At Galesburg Lincoln appealed to the better angels of his audience when he said of his opponent, “He is blowing out the moral lights around us, when he contends that whoever wants slaves has a right to hold them; that he is penetrating, so far as lies in his power, the human soul, and eradicating the light of reason and the love of liberty, when he is in every possible way preparing the public mind, by his vast influence, for making the institution of slavery perpetual and national.”

In the final debate at Alton on October 15, Lincoln summed up his message: “It is the eternal struggle between these two principles — right and wrong — throughout the world…It is the same spirit that says, “You work and toil and earn bread, and I’ll eat it.” No matter in what shape it comes, whether from the mouth of a king who seeks to bestride the people of his own nation and live by the fruit of their labor or from one race of men as an apology for enslaving another race, it is the same tyrannical principle.”

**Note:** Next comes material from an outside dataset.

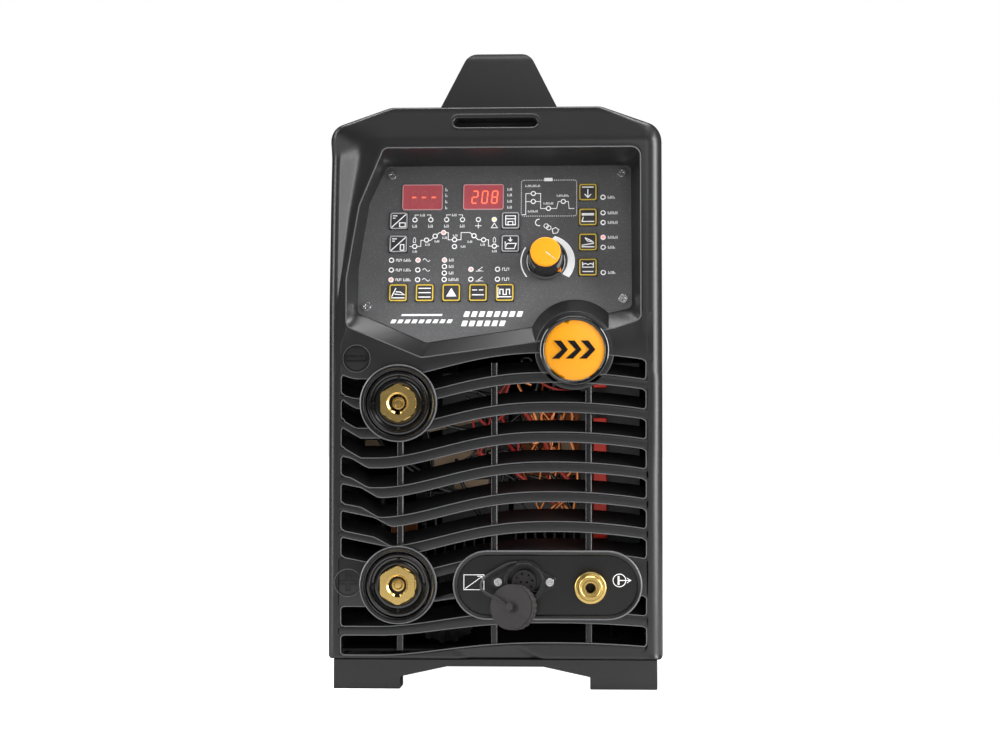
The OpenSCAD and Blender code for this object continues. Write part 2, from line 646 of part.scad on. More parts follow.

Douglas was unmoved, responding, “I care more for the great principle of self-government, the right of the people to rule, than I do for all the negroes in Christendom.”

Less than three weeks later, the state legislative elections yielded a Democratic majority in both houses. Lincoln was destined for defeat when the new legislature met in January. When asked how he felt about the loss, Lincoln replied, “Somewhat like that boy in Kentucky, who stubbed his toe while running to see his sweetheart. The boy said he was too big to cry, and far too badly hurt to laugh.”

He would have the last laugh when he faced Douglas again in an even greater contest two years later, emerging victorious as the 16th president of the United States. Through the saving of the Union and the abolition of slavery, he kept “the moral lights around us” burning.


Michael F. Bishop, a writer and historian, is the former executive director of the International Churchill Society and the Abraham Lincoln Bicentennial Commission.